В наиболее «продвинутых» арт-практиках ХХ в. мимесис часто вытесняется реальной презентацией самой вещи (а не ее подобия) и активизацией ее реальной энергетики в контексте специально со­зданного арт-пространства или создаются симулякры — псевдо-по­добия, не имеющие прототипов ни на каком уровне бытия или экзистенции. И здесь же нарастает ностальгия по иллюзорным под­ражаниям. В результате в самых современных арт-проектах все большее место начинают занимать фотография (особенно старая), документальные кино- и видеообразы, документальные фонозаписи. На сегодня достаточно очевидно, что мимесис является неотъемле­мой потребностью человеческой деятельности и в принципе не мо­жет быть исключен из эстетического опыта человека, какие бы исторические трансформации он ни притерпевал.

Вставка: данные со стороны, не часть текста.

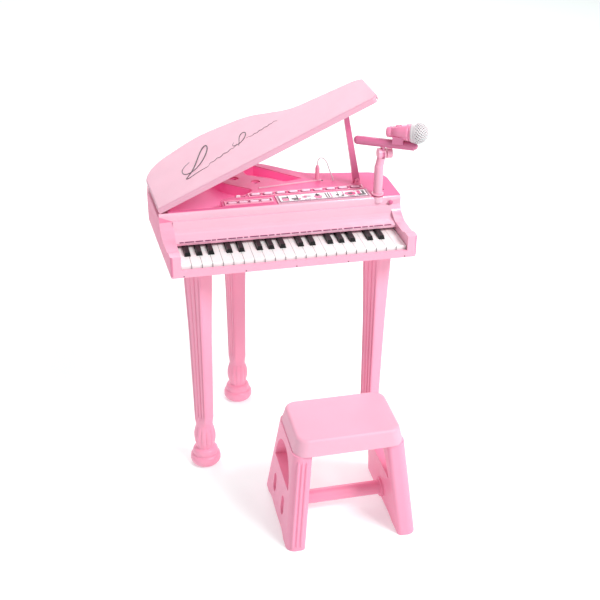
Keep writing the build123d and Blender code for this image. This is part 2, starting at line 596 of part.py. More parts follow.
def make_side_frame(side):
    """One A-shaped side of the stool with its arched opening."""
    depth = 35.0
    shape = make_face(Polyline((-107, -6), (107, -6), (68, SEAT_BOTTOM + 4), (-68, SEAT_BOTTOM + 4), close=True))
    arch = make_face([Line((-58, 104), (58, 104)), Spline((58, 104), (47, 138), (26, 160), (0, 166), (-26, 160),
                                                          (-47, 138), (-58, 104))])
    foot = make_face([Line((80, -10), (-80, -10)), Spline((-80, -10), (-60, 4), (0, 6), (60, 4), (80, -10))])
    plane = Plane(origin=(0, 0, 0), x_dir=(0, 1, 0), z_dir=(1, 0, 0))
    panel = extrude(plane * shape, depth)
    slopes = [e for e in panel.edges() if abs((e @ 0).X - (e @ 1).X) < 0.01 and abs((e @ 0).Z - (e @ 1).Z) > 50]
    slopes = sorted(slopes, key=lambda e: e.center().X)
    panel = fillet(slopes[:2], 8.0)
    outer = [e for e in panel.edges() if abs((e @ 0).X - depth) < 0.01 and abs((e @ 1).X - depth) < 0.01
             and abs((e @ 0).Z - (e @ 1).Z) > 50]
    panel = fillet(outer, 17.0)
    panel -= extrude(plane * arch, depth)
    panel -= extrude(plane * foot, depth)
    for y in (-34, 34):
        panel -= Pos(depth, y, 52) * Rot(0, 90, 0) * extrude(SlotOverall(40, 20), -4.5)
    panel = Pos(-depth, 0, 0) * panel
    panel = Pos(124.0, 0, 0) * Rot(0, -STOOL_FRAME_TILT, 0) * panel
    panel &= block(-300, 300, -300, 300, 0, SEAT_BOTTOM)
    tenon = block(80, 95, -46, 46, SEAT_BOTTOM - 14, SEAT_BOTTOM + 11)
    panel += tenon
    panel += rod_x(80, 100, 0, BAR_Z, 19.0)
    if side < 0:
        panel = mirror(panel, about=Plane.YZ)
    return Pos(STOOL_X, STOOL_Y, 0) * panel


def make_crossbar(frames):
    """Bar between the side frames."""
    bar_solid = rod_x(STOOL_X - 108, STOOL_X + 108, STOOL_Y, BAR_Z, BAR_R)
    for frame in frames:
        bar_solid -= frame
    return max(bar_solid.solids(), key=lambda s: s.volume)


# ---------------------------------------------------------------- build everything
parts["upper_case"] = make_upper_case()
parts["lower_case"] = make_lower_case()
parts["battery_cover"] = make_battery_cover()
parts["case_screws"] = make_screws()
parts["speaker"] = make_speaker()
parts["circuit_board"] = make_boards()
for number in range(WHITE_COUNT):
    parts[f"white_key_{number + 1:02d}"] = make_white_key(number)
for number, (_index, centre) in enumerate(sharp_centres()):
    parts[f"sharp_key_{number + 1:02d}"] = make_sharp_key(centre)
parts["instrument_buttons"] = make_instrument_buttons()
parts["function_buttons"] = make_function_buttons()
parts["power_switch"] = make_power_switch()
parts["lid"] = make_lid()
parts["lid_prop"] = make_prop()
parts["mic_post"] = make_mic_post()
parts["mic_boom"] = make_mic_boom()
parts["mic_body"] = make_mic_body()
parts["mic_grille"] = make_mic_grille()
parts["mic_plug"] = make_mic_plug()
parts["mic_lead"] = make_mic_lead()
for name, (leg_x, leg_y, leg_turn) in LEG_PLACES.items():
    parts[name] = make_leg(leg_x, leg_y, leg_turn)
parts["stool_seat"] = make_stool_seat()
side_frames = [make_side_frame(-1), make_side_frame(1)]
parts["stool_side_frames"] = Compound([s for f in side_frames for s in f.solids()])
parts["stool_crossbar"] = make_crossbar(side_frames)

# The row's origin: on the floor, under the middle of the whole set.
boxes = [shape.bounding_box() for shape in parts.values()]
centre_x = (min(b.min.X for b in boxes) + max(b.max.X for b in boxes)) / 2
centre_y = (min(b.min.Y for b in boxes) + max(b.max.Y for b in boxes)) / 2
print("origin in the modelling frame", round(centre_x, 3), round(centre_y, 3))
print("height", round(max(b.max.Z for b in boxes), 2), "lowest", round(min(b.min.Z for b in boxes), 3))
for name, shape in parts.items():
    export_step(Pos(-centre_x, -centre_y, 0) * shape, f"parts/{name}.step")
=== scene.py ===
"""Looks of the toy grand piano: materials, legs, lining, prints, lead, light and camera."""
import json
import math

import bmesh
import bpy
from mathutils import Matrix, Vector


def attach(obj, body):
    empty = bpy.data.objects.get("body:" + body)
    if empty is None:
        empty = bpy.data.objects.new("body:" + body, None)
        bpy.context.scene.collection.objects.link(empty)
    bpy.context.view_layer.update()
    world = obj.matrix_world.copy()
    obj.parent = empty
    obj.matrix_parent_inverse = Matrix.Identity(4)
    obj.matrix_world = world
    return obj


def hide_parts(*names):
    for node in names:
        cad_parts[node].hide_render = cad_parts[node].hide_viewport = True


MM = 0.001
ORIGIN = Vector((10.805, 50.183, 0.0))

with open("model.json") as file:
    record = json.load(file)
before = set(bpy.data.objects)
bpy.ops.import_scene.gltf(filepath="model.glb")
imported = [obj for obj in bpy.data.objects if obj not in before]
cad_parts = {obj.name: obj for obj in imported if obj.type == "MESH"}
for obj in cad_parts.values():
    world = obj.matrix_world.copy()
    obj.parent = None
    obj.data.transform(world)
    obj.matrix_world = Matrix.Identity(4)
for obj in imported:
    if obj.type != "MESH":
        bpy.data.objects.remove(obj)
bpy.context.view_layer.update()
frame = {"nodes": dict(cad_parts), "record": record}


def at(x, y, z):
    """Point of the modelling frame (mm) in the row frame (m)."""
    return (Vector((x, y, z)) - ORIGIN) * MM


# ---------------------------------------------------------------- camera
CAMERA_PLACE = (-358.1, -1582.6, 1302.9)
CAMERA_YAW = 13.04
CAMERA_PITCH = 29.33
CAMERA_ROLL = 0.72
LENS = 60.06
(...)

И таким образом -он остается сущностным принципом искусства, хотя в ХХ в. его диапазон значительно расширился от презентации самой вещи в качестве произведения искусства (мимесис только за счет изменения

266

контекста функционирования вещи с обыденного на художествен­но-экспозиционный) до симулякра — сознательного художествен­ного «обмана» реципиента (ироническая игра) в постмодернизме путем презентации в качестве «подражания» некоего образа, в принципе не имеющего никакого прообраза, т.е. объекта подража­ния. В обоих случаях принцип мимесиса практически выводится за свои смысловые границы, свидетельствуя о конце классической эс­тетики и классического ( = миметического) искусства.

Сущность миметического искусства в целом составляет изоморф­ное (сохраняющее определенное подобие форм) отображение, или выражение с помощью образов. Искусство — это образное, т.е. принципиально невербализуемое (адекватно не передаваемое в ре­чевых словесных конструкциях, или формально-логическим дискур­сом) выражение некой смысловой реальности. Отсюда художествен­ный образ — основная и наиболее общая форма выражения в искусстве, или основной способ художественного мышления, бытия произведения искусства. Мимесис в искусстве наиболее полно осу­ществляется с помощью художественных образов.